Like a lot of recipes, this one just sort of happened. You know, you find a recipe, you make it a bunch of times, you sort of forget how it goes and get the wrong amount of cream, you look at your other recipes and start to wonder why they all ask for totally different amounts of cream, you stand at your laptop trying to find the original recipe on Epicurious even though you are standing literally ten feet from where you keep the recipes, you give up and realize you are actually only SIX feet from the cookbook shelf, you dig through it all but now you can't find the original recipe there either, you find a different recipe for mint truffles and use that, but you don't feel like waiting for the lavender to steep so you just simmer it for ages and you want to make more so you add more cream than you probably should and you forget the vanilla completely....
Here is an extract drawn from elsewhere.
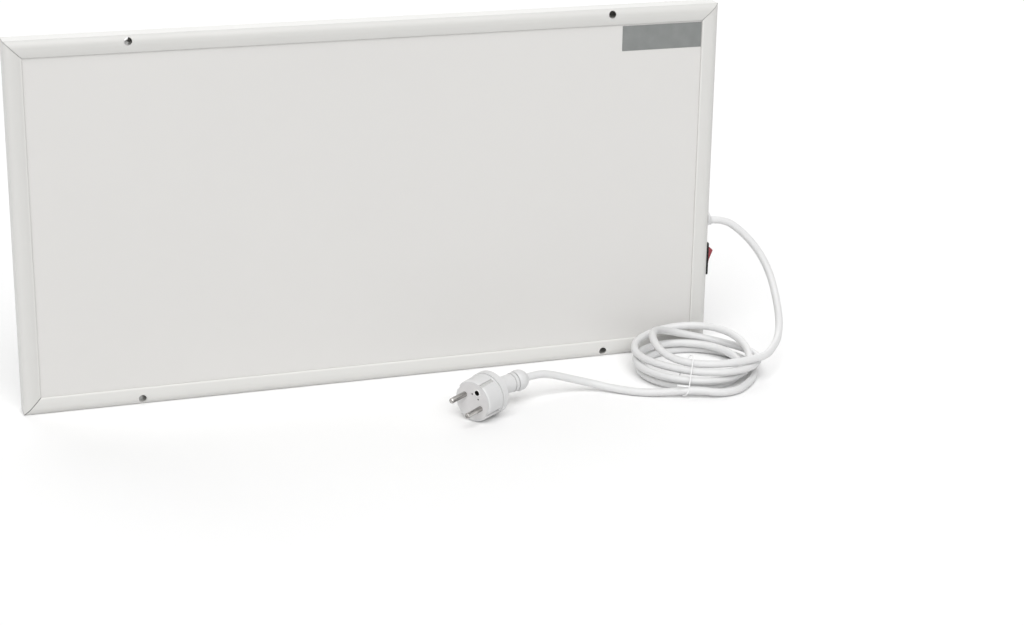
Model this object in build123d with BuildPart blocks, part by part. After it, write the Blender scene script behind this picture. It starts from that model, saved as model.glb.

Bang, new recipe! (And damn Emeril for ruining "bam!" for the rest of us. New recipes make a "bam!" sound, damnit!)
INGREDIENTS:
All the chocolate chips in your house, at least the ones not already in use. In this case, that was one bag of milk chocolate chips, most of a bag of semisweet, and a small sack of Guittard ones from the bulk aisle. Fortunately, my roommate invested in a kitchen scale! They weighed in at almost exactly two pounds.
A hearty fistful of lavender picked (cut) from the backyard in the dead of night while my cat stared at me like I was crazy. "What the hell are you doing to the flowers? Are you going to eat those? Seriously? You're fucking kidding me, right?"
Two cups of organic cream, or 473 ml, half a pint, whatever measurements you want to use. Cream GOOD.
One stick of butter, also known as half a cup or... I don't know what the rest of the world would call this. Just a fistful of butter, ok? Butter courtesy my roommate, who is asleep and has no idea. Thanks, Sessa! I will trade you one stick of butter and/or some truffles. No, both.
And now for the step-by-step directions!
Step one: Get a bunch of lavender, from your own plant, or a neighbor's plant, or a farmer's market. If you get it from a florist, ask them about pesticides and wash it and stuff. These are not Pesticide-Lavender Truffles. That would taste weird. Not like flower-flavored candy! This shit is totally normal!
Insert one helpful cat. "What's going on here? Can I eat that? I want to eat that. Can I have some chocolate? Can I have some lavender? IS THAT CREAM?!" Quick, distract him! Pet his ears! Pet his ears! "Fuck yeah! Cream? What cream?" Now we scratch up under his chin... yep... we're good. The cat has been disarmed: it is now safe to return to your candy-making activities.
Step two: I like to tie some twine around the flowers, stick them in a medium=sized pot, and pour the cream directly on them.
Turn the heat on medium-low and let the cream simmer for a while. It is as bad as a cat about disobeying people and boiling up all over the place looking for a way out. Don't let it! You can use the flowers to stir it when it starts to get too sassy.
Step three: I let the stuff simmer for about twenty minutes, till it smelled all nice and lavendery, and then I poured it through a sieve (to catch all the loose flowerlets that fell off) into the bowl of chocolate chips.
You can use the bunch of flowers as a spatula, or as a mop! Squeeeeeeze all that cream out of them. Yummy lavender cream!
Step four: Now you have the chocolate chips and the hot cream, and you add the butter. I cut it into rough chunks so it would melt faster. And then I had to move it to the stovetop and stir it over low heat, carefully holding the metal bowl in an oven mitt so I could keep all your fingers. YMMV.
Step five: Now place in the fridge to chill for an hour or so... or, if you are like me, find a way to wedge it into your freezer. Lick the chocolate off of the computer.
Six, the last, finalest, most final step: Using a melon baller (if you want it to be especially easy anyway), scoop the hardened chocolate truffles out. Give them a little roll between your hands if you want, and then in a little bit of cocoa - or dip into more melted chocolate, or some ground-up nuts, or coconut, or powdered sugar, or even let them run around naked like little tiny jaybirds until you pop them into your mouth. They have a fantastic lavender aftertaste and a powerful chocolate flavor throughout. Even if you are letting them run free, I recommend dusting your hands with a little cocoa powder every so often if you are rolling them in your palms, to avoid getting entirely mucky. And more chocolate is almost never a bad thing.